In practice, the scan operator uses three distinct result set loaders to create
these columns:
- Table loader: for the table itself. This loader uses a selection layer to
write only the data needed for the output batch, skipping unused columns.
- Metadata loader: to create the file and directory metadata columns.
- Null loader: to populate the null columns.
The scan operator merges the three sets of columns to produce the output
batch. The merge step also performs projection: it places columns into the
output batch in the order specified by the original SELECT list (or table order,
if the original SELECT had a wildcard.) Fortunately, this is just involves
moving around pointers to vectors; no actual data is moved during projection.
Class Structure
Some of the key classes here include:
RowBatchReader
an extremely simple interface for reading data.

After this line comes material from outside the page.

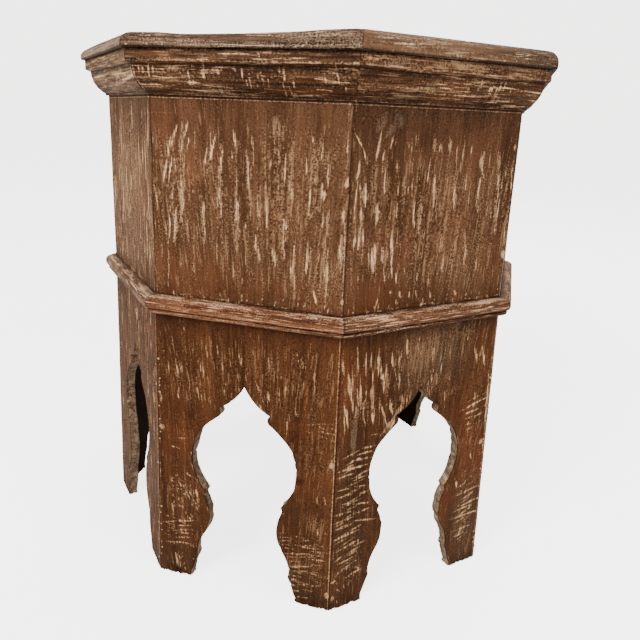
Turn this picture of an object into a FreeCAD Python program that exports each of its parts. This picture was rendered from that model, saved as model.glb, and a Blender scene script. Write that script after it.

We would like many developers to create new plugins and readers. The simplified
interface pushes all complexity into the scan framework, leaving the reader to
just read.
ShimBatchReader
an implementation of the above that converts from
the simplified API to add additional structure to work with the result set loader.
(The base interface is agnostic about how rows are read.)
ScheamNegotiator
and interface that allows a batch reader to
"negotiate" a schema with the scan framework. The scan framework knows the
columns that are to be projected. The reader knows what columns it can offer.
The schema negotiator works out how to combine the two. It expresses the result
as a result set loader. Column writers are defined for all columns that the
reader wants to read, but only the materialized (projected) columns have actual
vectors behind them. The non-projected columns are "free-wheeling" "dummy"
writers.
And, yes, sorry for the terminology. File "readers" read from files, but
use column "writers" to write to value vectors.